When I meet Ta-Nehisi Coates, I am surprised. All of the photos I’ve seen of him are somber and inscrutable, but when I walk into the café where he’s suggested we meet, he’s not like that at all. He’s one of those people who looks young at any age: There’s a kind of weightlessness and buoyancy in the way he holds himself, with a serious, clear eye that looks knowing and hesitant all at once. He also has a baby face. But even though he looks at me with kindness, I’m nervous.
Every seat in the place is taken, with most folks staring desultorily at laptop screens. I am dismayed to find Coates sitting at the very back of the restaurant, tucked into a corner. I am naturally clumsy, often self-conscious, and shy, and 20 minutes ago, I texted the man frantically. I called him “Mr. Coates,” wary of disrespecting him, my anxiety pulling out my southernness, and told him that my GPS insisted I would be there 15 minutes after our scheduled meeting time. Instead, here I am walking in 10 minutes early, dreading that this is a sign from the cosmos that I will ask the wrong questions. I list through the tables and sweat. When I sit down I awkwardly throw my phone on the table to record our conversation, introduce myself, and shake his hand to a rising wail in my head: He’s going to despise me.
There are so many reasons for self-doubt. Coates is a formidable writer and thinker. After his virtuosic memoir The Beautiful Struggle was released in 2008, he found an audience who was solidly impressed not only by the quality of his writing, which careened along and rose and fell like a song, but also by his intellectual prowess, his curiosity, his ranging mind. The book revolves around what it meant for Coates to grow up Black in Baltimore in the ’80s and is heavily informed by his father, who worked as a librarian at Howard University, and whose life was driven by the desire to equip his children with the tools they would need to survive in America—perhaps in a quest to figure that out for himself. Coates’s father started his own press, which sought out and published works by writers of the African diaspora.
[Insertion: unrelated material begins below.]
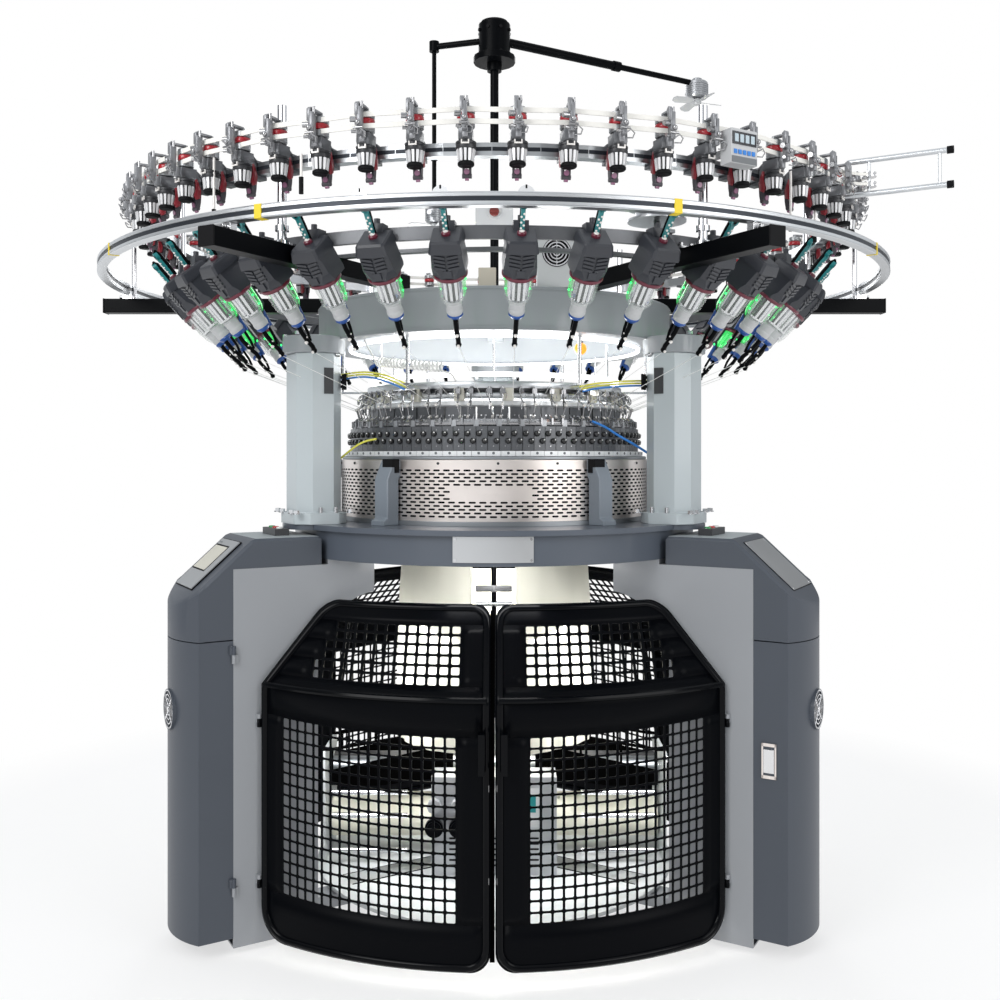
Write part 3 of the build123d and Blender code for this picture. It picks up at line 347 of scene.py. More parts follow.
def look(
    name, colour, rough, metal=0.0, coat=0.0, bump=None, glow=0.0, alpha=1.0, vary=0.06, scale=6.0, shine=0.5
):
    """Procedural material: slight changes of colour and gloss, and a fine surface if bump is given."""
    material = bpy.data.materials.new(name)
    material.use_nodes = True
    tree = material.node_tree
    shader = tree.nodes["Principled BSDF"]
    place = node(tree, "ShaderNodeTexCoord", 3)
    cloud = node(tree, "ShaderNodeTexNoise", 0, Vector=place, Scale=scale, Detail=4.0)
    tint = node(
        tree,
        "ShaderNodeMix",
        2,
        {"data_type": "RGBA", "blend_type": "MIX"},
        n0=cloud,
        n6=(*[c * (1 - vary) for c in colour], 1),
        n7=(*[min(1, c * (1 + vary)) for c in colour], 1),
    )
    connect(tree, tint, shader.inputs["Base Color"])
    connect(tree, (cloud - 0.5) * GLOSS_SPREAD + rough, shader.inputs["Roughness"])
    shader.inputs["Metallic"].default_value = metal
    shader.inputs["Coat Weight"].default_value = coat
    shader.inputs["Specular IOR Level"].default_value = shine
    shader.inputs["Coat Roughness"].default_value = 0.08
    shader.inputs["Alpha"].default_value = alpha
    if glow:
        shader.inputs["Emission Color"].default_value = (*colour, 1)
        shader.inputs["Emission Strength"].default_value = glow
    if bump:
        size, depth, stretch = bump
        grain = node(
            tree,
            "ShaderNodeTexNoise",
            0,
            Vector=node(tree, "ShaderNodeMapping", 0, Vector=place, Scale=stretch),
            Scale=size,
            Detail=3.0,
        )
        rise = node(tree, "ShaderNodeBump", 0, Height=grain, Strength=depth, Distance=0.001)
        connect(tree, rise, shader.inputs["Normal"])
    LOOKS[name] = material


def make_looks():
    even = (1, 1, 1)
    brushed = (6, 6, 160)
    look("panel_grey", (0.285, 0.297, 0.315), 0.38, coat=0.15, bump=(900, 0.08, even), vary=0.03)
    look("cover_grey", (0.066, 0.076, 0.094), 0.45, coat=0.05, shine=0.35, bump=(700, 0.12, even), vary=0.05)
    look("bed_grey", (0.085, 0.1, 0.125), 0.34, coat=0.25, bump=(260, 0.10, even), vary=0.05)
    look("bracket_grey", (0.19, 0.22, 0.255), 0.4, coat=0.2, bump=(400, 0.2, even))
    look("column_grey", (0.46, 0.51, 0.53), 0.35, coat=0.3, bump=(300, 0.10, even), vary=0.04)
    look("crown_grey", (0.31, 0.33, 0.35), 0.34, coat=0.4, bump=(180, 0.14, even), vary=0.07)
    look("gloss_black", (0.0016, 0.002, 0.003), 0.34, bump=(300, 0.05, even), shine=0.05)
    look("tube_black", (0.0012, 0.0016, 0.0025), 0.18, coat=0.02, shine=0.1)
    # Black of the take-down wings; the same paint is also the painted shade in the door gap and beside the
    # turntable's arms.
    look("wing_black_and_shade", (0.001, 0.001, 0.001), 0.6, shine=0.0)
    look("black_paint", (0.0018, 0.0022, 0.003), 0.34, shine=0.06)
    look("matte_black", (0.006, 0.006, 0.007), 0.6, shine=0.12)
    look("knob_black", (0.004, 0.004, 0.005), 0.28, coat=0.3)
    look("guide_steel", (0.36, 0.36, 0.37), 0.24, 1.0)
    look("cage_steel", (0.85, 0.85, 0.86), 0.35, 0.3)
    look("cast_dark", (0.15, 0.155, 0.165), 0.36, 0.5, vary=0.12, scale=30)
    look("collar_dark", (0.035, 0.036, 0.04), 0.4, 0.2)
    look("arm_dark", (0.055, 0.05, 0.06), 0.4)
    look("dull_steel", (0.42, 0.42, 0.43), 0.26, 1.0)
    look("chamber_pale", (0.5, 0.52, 0.53), 0.45)
    look("plate_grey", (0.3, 0.31, 0.32), 0.4)
    look("mid_grey", (0.27, 0.275, 0.29), 0.36, 0.4, vary=0.1, scale=30)
    look("red_brown", (0.16, 0.02, 0.015), 0.35)
    look("steel", (0.86, 0.79, 0.75), 0.32, 1.0, bump=(60, 0.12, brushed), vary=0.08, scale=14)
    look("bright_steel", (0.75, 0.75, 0.76), 0.18, 1.0)
    look("chrome", (0.82, 0.82, 0.84), 0.07, 1.0, vary=0.02)
    look("aluminium", (0.63, 0.65, 0.67), 0.3, 1.0, bump=(80, 0.08, (2, 2, 60)), vary=0.05)
    # Paint of the painted shade inside the rail's and the beam's grooves.
    look("groove_shade", (0.03, 0.035, 0.045), 0.4, 0.5)
    look("rail_side", (0.66, 0.68, 0.7), 0.36, 0.8, bump=(80, 0.1, (2, 2, 60)))
    look("ring_dull", (0.34, 0.35, 0.36), 0.38, 0.7, vary=0.08)
    look("band_steel", (0.33, 0.35, 0.37), 0.36, 0.9, bump=(80, 0.1, (2, 2, 40)))
    look("segment_grey", (0.115, 0.12, 0.13), 0.33, 0.35, coat=0.2)
    look("pale_ring", (0.8, 0.81, 0.82), 0.32, 0.3, vary=0.04)
    look("cast_light", (0.42, 0.43, 0.45), 0.34, 0.6, vary=0.1, scale=30)
    look("feeder_grey", (0.031, 0.034, 0.043), 0.42, coat=0.1, bump=(900, 0.1, even))
    look("plastic_grey", (0.14, 0.15, 0.16), 0.4, coat=0.1)
    look("plastic_light", (0.5, 0.51, 0.52), 0.4)
    look("maroon", (0.13, 0.012, 0.03), 0.35, coat=0.3)
    look("wine_red", (0.25, 0.01, 0.02), 0.35, coat=0.2)
    look("red_plastic", (0.4, 0.01, 0.02), 0.3, coat=0.4)
    look("clear_plastic", (0.75, 0.8, 0.78), 0.06, alpha=0.13, vary=0.02)
    look("green_clear", (0.02, 0.75, 0.12), 0.1, alpha=0.55, glow=0.9)
    # Glow of the painted green highlights on the storage feeders' glass.
    look("green_light", (0.03, 0.9, 0.16), 0.3, glow=2.2)
    look("teal", (0.008, 0.19, 0.2), 0.35, coat=0.3)
    look("blue_plastic", (0.01, 0.07, 0.3), 0.35, coat=0.2)
    look("ceramic", (0.83, 0.8, 0.77), 0.2, coat=0.4)
    look("pink_ceramic", (0.3, 0.13, 0.22), 0.25, coat=0.4)
    look("belt_white", (0.86, 0.845, 0.8), 0.6)
    look("cloth", (0.86, 0.84, 0.72), 0.85, bump=(900, 0.5, (1, 1, 3)), vary=0.05, scale=3)
    look("rubber", (0.02, 0.02, 0.021), 0.7)
    look("screen_lit", (0.35, 0.42, 0.46), 0.25, glow=0.35)
    look("display_dark", (0.012, 0.014, 0.02), 0.2, coat=0.5)
    look("button_green", (0.01, 0.28, 0.06), 0.3, coat=0.5)
    look("button_red", (0.5, 0.01, 0.01), 0.3, coat=0.5)
    look("button_white", (0.75, 0.75, 0.73), 0.3, coat=0.4)
    look("tape_yellow", (0.8, 0.6, 0.02), 0.5)
    look("cable_yellow", (0.75, 0.72, 0.1), 0.45)
    look("cable_blue", (0.02, 0.2, 0.62), 0.4)
    look("lamp_orange", (1.0, 0.28, 0.02), 0.3, glow=1.2)
    look("hose_white", (0.85, 0.85, 0.83), 0.4)
    look("lamp_white", (1.0, 1.0, 1.0), 0.4, glow=1.5)
    look("lamp_strip", (0.93, 0.97, 1.0), 0.4, glow=1.6)
    look("yarn", (0.86, 0.86, 0.84), 0.7)
    look("beige", (0.55, 0.5, 0.42), 0.5)
    look("beige_light", (0.62, 0.6, 0.52), 0.5)
    look("bare_plate", (0.6, 0.61, 0.62), 0.3, 0.9, bump=(80, 0.15, (120, 4, 4)))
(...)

Coates grew up in a home and a world where consciousness in thought and deed was the ultimate reflection of what it means to be a human being, where books and papers surrounded him and reflected him. He sought other stories in comic books and novels. Baltimore in the ’80s demanded a different education of him, one where he was bored by teachers, fell asleep in class, walked through the streets assessing the landscape and the people incessantly, wary and aware that at any moment, at any time, he could be jumped and beaten for any number of imagined offenses by boys who looked like him. That world trained Coates to navigate violence with his body and his mind, pressured his inner self to become the man he is today, a man with a baby face and easy bearing whose looks belie the weapon within, a self honed to a scythe’s sharpness.